*PROBLEM TO SOLVE*.
Write out each line exactly as it stands, please.

[Begin SUPPLIED INFORMATION]

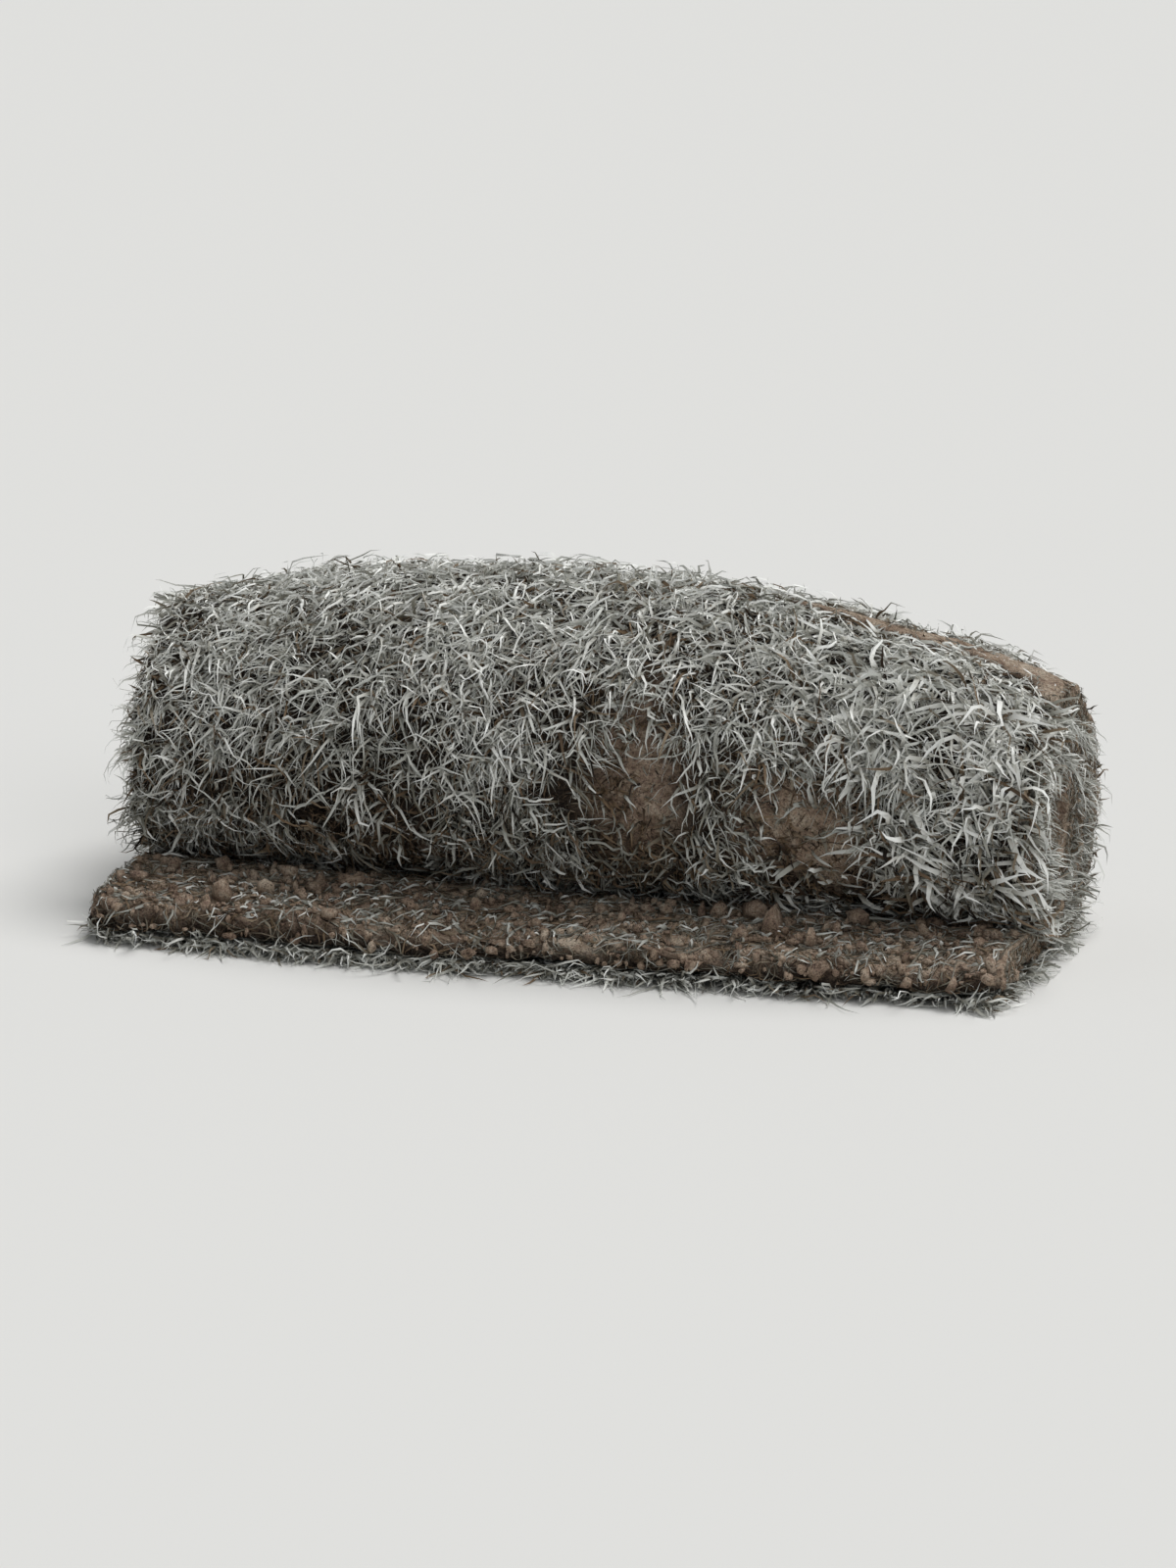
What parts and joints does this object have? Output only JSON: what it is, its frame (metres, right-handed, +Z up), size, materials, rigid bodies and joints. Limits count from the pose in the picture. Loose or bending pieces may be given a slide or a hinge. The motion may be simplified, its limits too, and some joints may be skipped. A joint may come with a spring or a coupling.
{
  "type": "roll of turf",
  "caption": "Strip of living turf wound grass side out into a roll, lying on its side with the free end on the ground.",
  "frame": {"origin": "on the ground, under the middle of the box", "axes": "+X along the roll, which is across the strip; -Y the side where the free end lies; +Z up"},
  "size_m": [0.61, 0.3091, 0.2293],
  "materials": {
    "grass": "matte",
    "root_mat": "matte"
  },
  "bodies": {
    "root": {"turf_roll": "grass"}
  },
  "joints": []
}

[End SUPPLIED INFORMATION]

*TASK OUTPUT*.
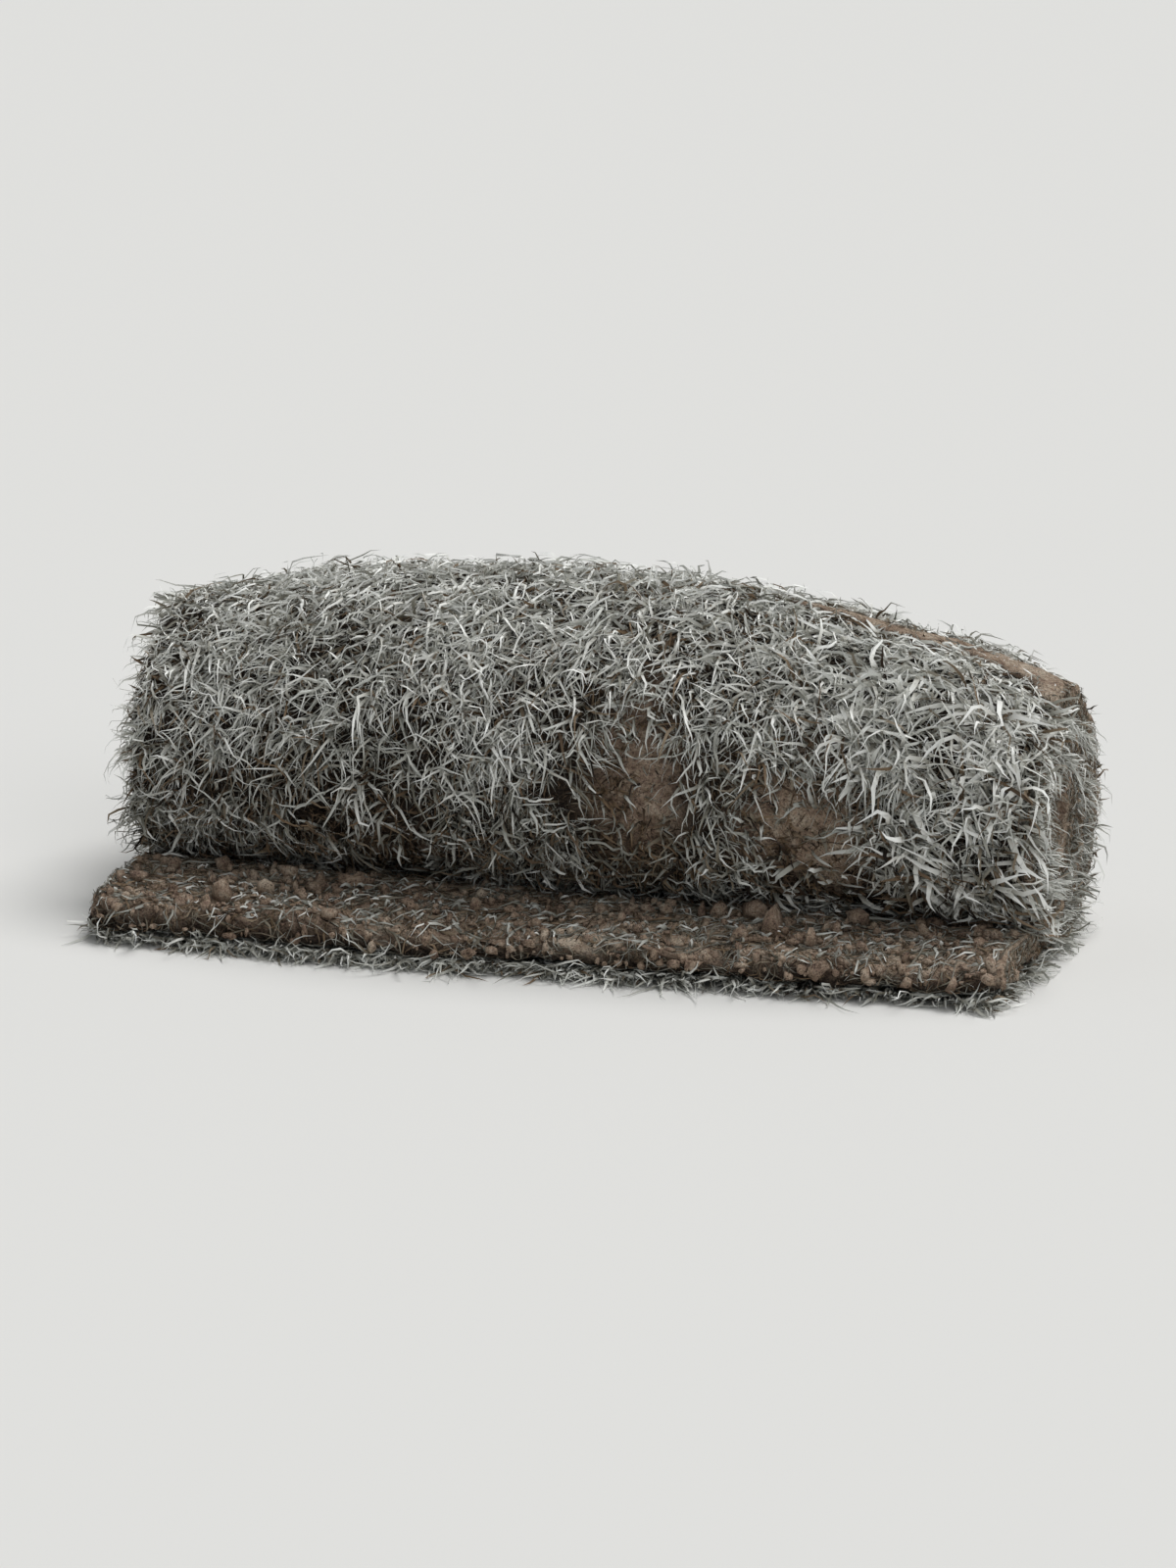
What parts and joints does this object have? Output only JSON: what it is, its frame (metres, right-handed, +Z up), size, materials, rigid bodies and joints. Limits count from the pose in the picture. Loose or bending pieces may be given a slide or a hinge. The motion may be simplified, its limits too, and some joints may be skipped. A joint may come with a spring or a coupling.
{
  "type": "roll of turf",
  "caption": "Strip of living turf wound grass side out into a roll, lying on its side with the free end on the ground.",
  "frame": {"origin": "on the ground, under the middle of the box", "axes": "+X along the roll, which is across the strip; -Y the side where the free end lies; +Z up"},
  "size_m": [0.61, 0.3091, 0.2293],
  "materials": {
    "grass": "matte",
    "root_mat": "matte"
  },
  "bodies": {
    "root": {"turf_roll": "grass"}
  },
  "joints": []
}